Lawyers: Transgender Woman Assaulted, Denied Adequate Hormone Treatment In Ga. Prison

Ashley Diamond, 42, led the charge for better treatment of transgender inmates. In 2015, while in prison for burglary, she filed a lawsuit against the state because it refused to provide her hormone therapy.

The transgender woman whose lawsuit against the Georgia Department of Corrections led the prison system to change the way it treats transgender inmates says her rights are once again being violated.

In a letter to the Georgia Department of Corrections, lawyers for Ashley Diamond say she’s been repeatedly sexually assaulted and denied adequate hormone treatment.

“A federal court recognized that the fact of being in a maximum-security facility puts her at high risk of assault and yet again that’s where they have chosen to keep her,” said Beth Littrell, a senior staff attorney with the Southern Poverty Law Center.

She said the Georgia corrections department is violating its own policy to provide “constitutionally appropriate medical and mental health treatment.” That policy came about as a result of a lawsuit brought by Diamond in 2015.

“It indicates to us that the change that they instituted is on paper only and that transgender people who are incarcerated in Georgia prisons are still being brutalized and not given proper access to care,” Littrell said.

The Georgia Department of Corrections declined to comment for this story because, it says, Diamond’s allegations are “protected under federal law.”

Diamond, 42, led the charge for better treatment of transgender inmates. In 2015, while in prison for burglary, she filed a lawsuit against the state because it refused to provide her hormone therapy. She had received hormone treatments since age 17.

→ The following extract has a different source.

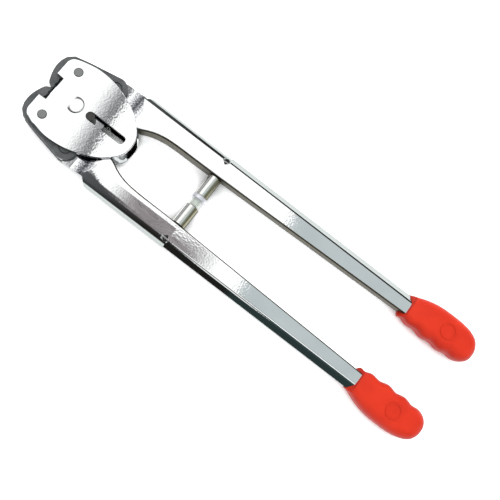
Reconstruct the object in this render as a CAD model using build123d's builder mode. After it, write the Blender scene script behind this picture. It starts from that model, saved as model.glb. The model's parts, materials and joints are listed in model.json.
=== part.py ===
"""Hand sealer for 12 to 16 mm strapping band: a toggle crimper with two long pressed handles.

Frame: +X runs from the jaws to the grips, +Y to the right handle, +Z up.
The jaw pivots stand on X = 0, and the back of the tool rests on Z = 0.
The handles are drawn closed.  RIGHT builds the +Y side and LEFT the -Y side.
"""
import os

from build123d import *

RIGHT = 1
LEFT = -1

# ---- linkage ----
JAW_PIVOT_Y = 21.0
TAIL_X = 28.0
TAIL_Y = 29.2
CENTRE_X = 28.0
RUNNING_FIT = 0.05

# ---- heights of the layers, bottom to top ----
COVER_THICKNESS = 2.5
JAW_THICKNESS = 3.5
SHEET = 2.4
REAR_JAW_Z = 2.8
RIGHT_BOSS_Z = 6.6
HEAD_Z = 9.3
FRONT_JAW_Z = 12.2
FRONT_COVER_Z = 16.0
STACK_TOP = FRONT_COVER_Z + COVER_THICKNESS

# ---- cover plates ----
NOTCH_BASE_X = -5.6
NOTCH_HALF = 10.0
MOUTH_X = -11.5
MOUTH_HALF = 10.4
CORNER_START = (MOUTH_X, 21.7)
CORNER_END = (-7.4, 28.1)
COVER_SIDE = [(0.5, 30.6), (9.0, 32.3), (17.6, 32.5), (28.8, 31.0), (36.2, 28.8), (44.6, 25.5)]
COVER_SIDE += [(53.0, 20.6), (59.9, 14.4), (64.1, 9.0), (65.7, 4.2)]
FRONT_COVER_END = 66.0
REAR_COVER_END = 67.4
SLOT_HALF = 3.55
SLOT_END_X = 59.6
SLOT_CORNER = 2.9
TONGUE_X = 14.1
TONGUE_RADIUS = 6.5
TONGUE_TAPER = 42.0
TONGUE_HEIGHT = 1.8
TONGUE_TILT = 7.0
TONGUE_LEVEL_X = 10.8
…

The lawsuit got the attention of the U.S. Justice Department, which intervened on her behalf.

Within a week, the state agreed to treat gender dysphoria as it would any other medical condition. It also ended its policy of denying new hormone therapy to transgender inmates.

Diamond was released shortly after, but she emerged from prison a different person, said her sister, Diana Diamond.

“Mentally and emotionally, she was like an egg that somebody had drained the yolk out of and just gave back the shell.”

Two years after her release, Ashley settled her lawsuit with the state, reportedly for $250,000. She got her own place and started putting on small shows, singing cover songs.

But Diana says her sister was constantly harassed. Under the terms of her parole, she couldn’t travel freely.

“Klan members would leave these notes and signs on her doors saying, You’re transgender, if you don’t know, use the bathrooms outdoors; and just making threatening gestures talking about killing her.”

In 2019, Ashley Diamond was arrested on a parole violation, and is now being held at Georgia Diagnostic and Classification Prison.

Littrell, her attorney, is calling for Diamond’s release. At a minimum, she said, Diamond should be held in a women’s facility.